--- START OF Materials provided ---

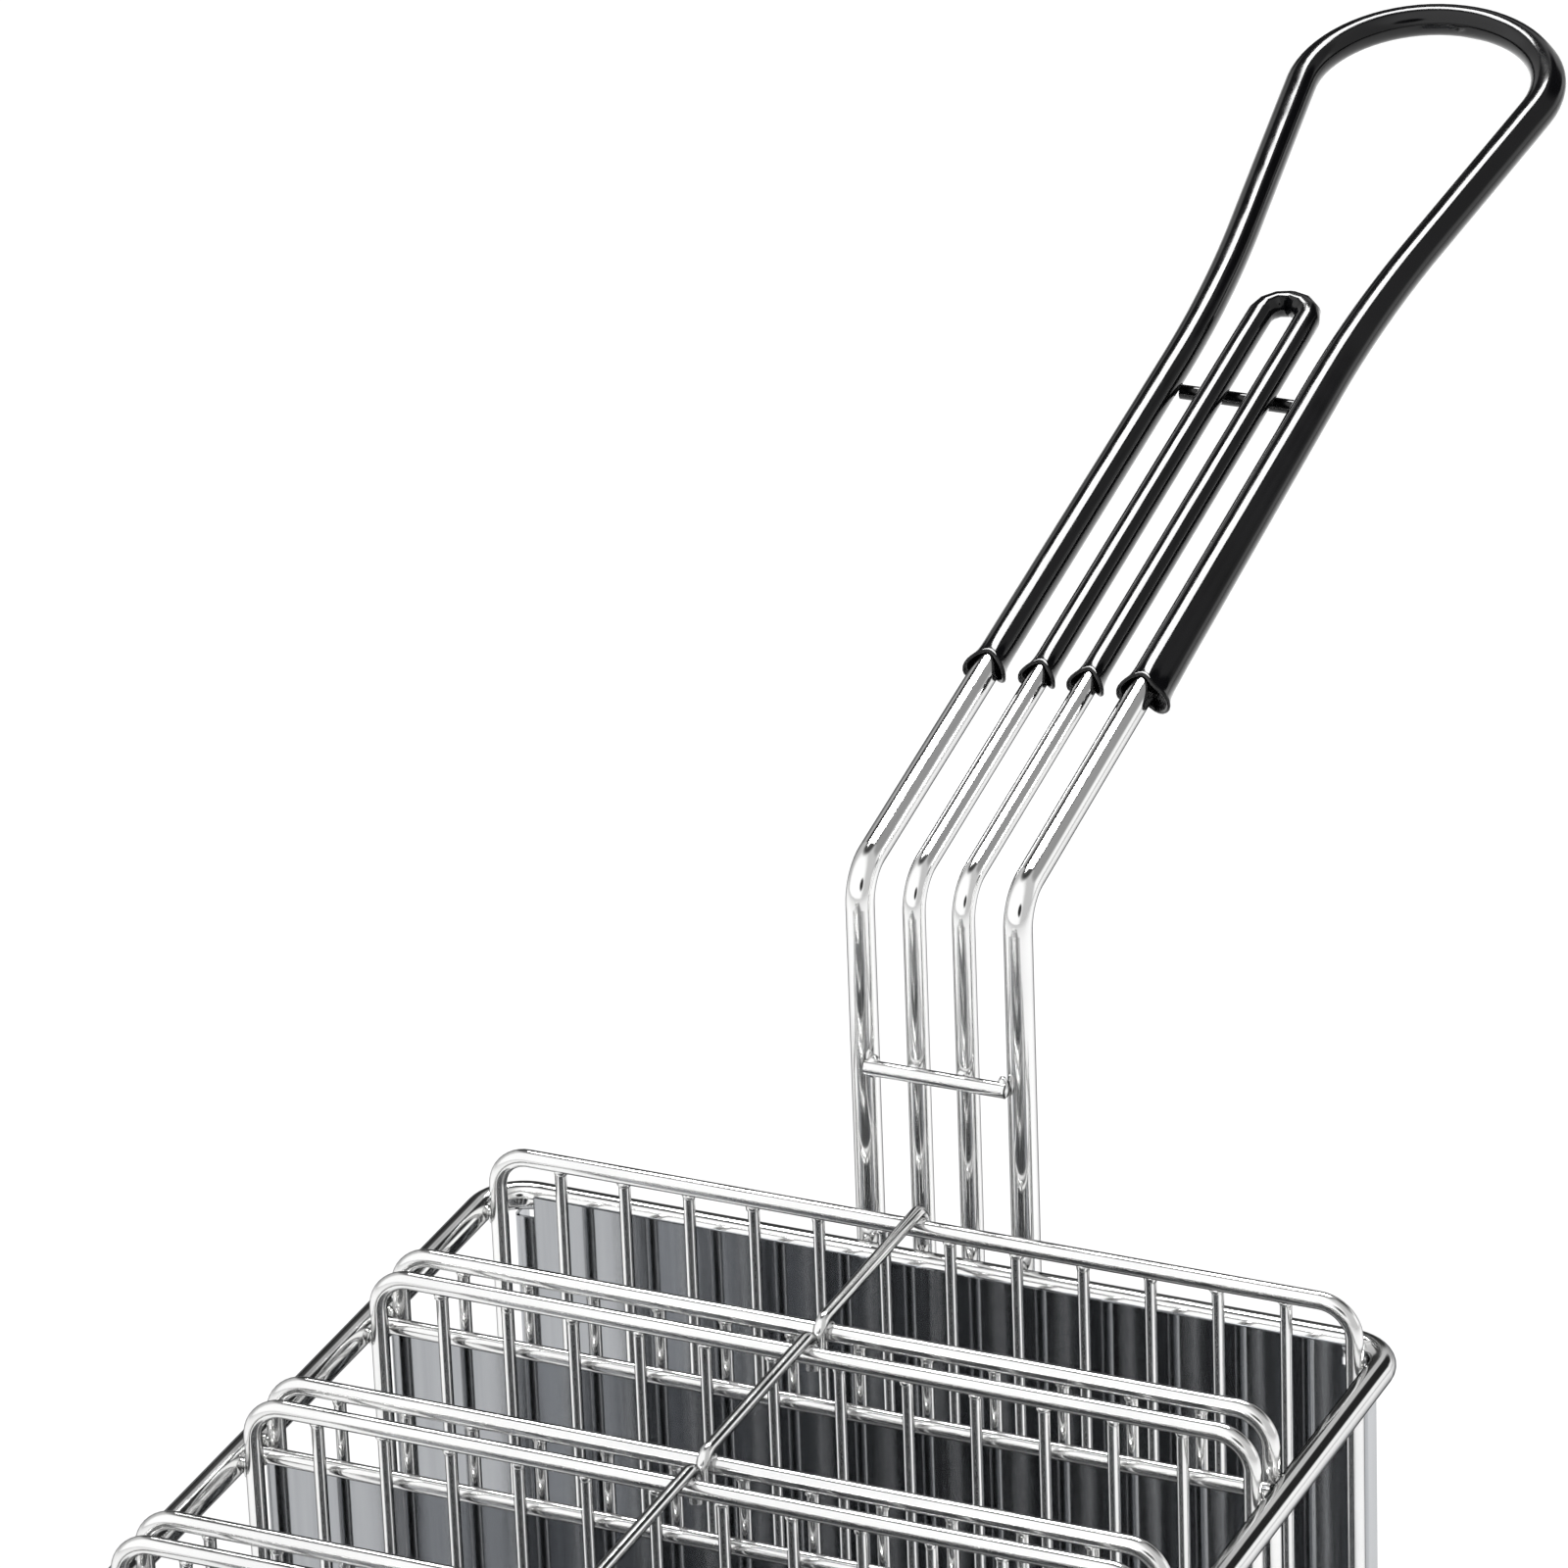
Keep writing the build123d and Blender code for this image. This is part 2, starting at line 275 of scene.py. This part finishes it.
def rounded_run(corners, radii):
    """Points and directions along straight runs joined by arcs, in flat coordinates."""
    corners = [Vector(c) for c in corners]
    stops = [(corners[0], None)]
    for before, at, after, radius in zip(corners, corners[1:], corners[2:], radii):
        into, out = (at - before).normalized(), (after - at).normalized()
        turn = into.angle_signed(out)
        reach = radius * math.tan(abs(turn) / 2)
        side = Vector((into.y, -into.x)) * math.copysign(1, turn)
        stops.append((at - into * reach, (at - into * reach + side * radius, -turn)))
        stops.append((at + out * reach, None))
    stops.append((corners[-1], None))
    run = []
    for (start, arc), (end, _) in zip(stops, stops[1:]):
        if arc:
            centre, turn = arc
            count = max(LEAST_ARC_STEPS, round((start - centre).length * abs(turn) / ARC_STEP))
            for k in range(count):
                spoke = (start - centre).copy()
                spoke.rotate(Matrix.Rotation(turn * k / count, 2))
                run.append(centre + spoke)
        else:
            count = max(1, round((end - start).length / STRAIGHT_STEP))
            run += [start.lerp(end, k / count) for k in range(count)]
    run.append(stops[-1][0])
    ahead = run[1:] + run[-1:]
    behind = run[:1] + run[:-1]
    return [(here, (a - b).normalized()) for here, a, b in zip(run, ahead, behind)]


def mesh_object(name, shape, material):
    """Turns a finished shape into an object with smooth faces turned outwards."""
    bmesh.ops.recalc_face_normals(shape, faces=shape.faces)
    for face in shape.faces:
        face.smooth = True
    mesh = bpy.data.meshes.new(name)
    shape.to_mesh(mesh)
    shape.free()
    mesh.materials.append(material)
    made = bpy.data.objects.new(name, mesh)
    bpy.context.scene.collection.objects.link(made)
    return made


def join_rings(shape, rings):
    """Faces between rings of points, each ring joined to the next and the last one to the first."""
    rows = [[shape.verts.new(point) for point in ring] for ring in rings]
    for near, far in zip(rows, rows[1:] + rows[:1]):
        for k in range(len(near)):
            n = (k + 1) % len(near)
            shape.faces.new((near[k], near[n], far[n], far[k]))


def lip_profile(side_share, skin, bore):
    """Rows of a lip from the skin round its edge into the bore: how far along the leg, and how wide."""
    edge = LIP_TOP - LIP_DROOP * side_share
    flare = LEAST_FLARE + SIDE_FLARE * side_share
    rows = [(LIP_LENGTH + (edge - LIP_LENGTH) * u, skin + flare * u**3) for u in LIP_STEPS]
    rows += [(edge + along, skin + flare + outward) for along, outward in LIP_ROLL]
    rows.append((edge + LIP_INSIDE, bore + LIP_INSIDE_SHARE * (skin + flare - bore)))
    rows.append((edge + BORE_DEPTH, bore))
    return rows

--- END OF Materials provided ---
--- START OF Materials provided ---

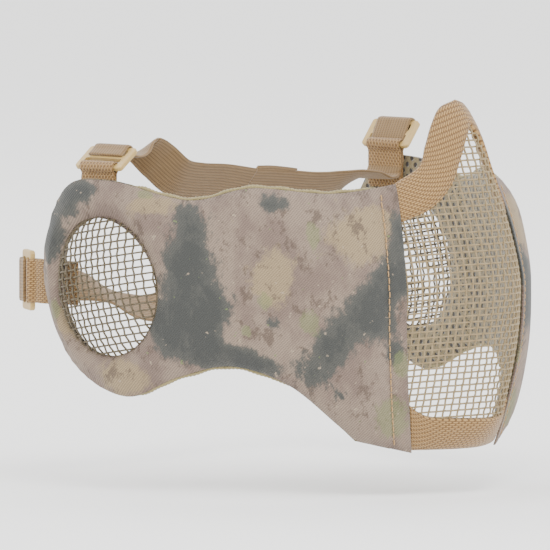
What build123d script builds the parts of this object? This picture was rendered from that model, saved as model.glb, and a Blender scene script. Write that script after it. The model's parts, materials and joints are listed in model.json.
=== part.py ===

--- END OF Materials provided ---

> _Do this_: Within the material above, find the lines that contain the word "Blender"; copy them.

> _Result of the exercise_:
Keep writing the build123d and Blender code for this image. This is part 2, starting at line 275 of scene.py. This part finishes it.
What build123d script builds the parts of this object? This picture was rendered from that model, saved as model.glb, and a Blender scene script. Write that script after it. The model's parts, materials and joints are listed in model.json.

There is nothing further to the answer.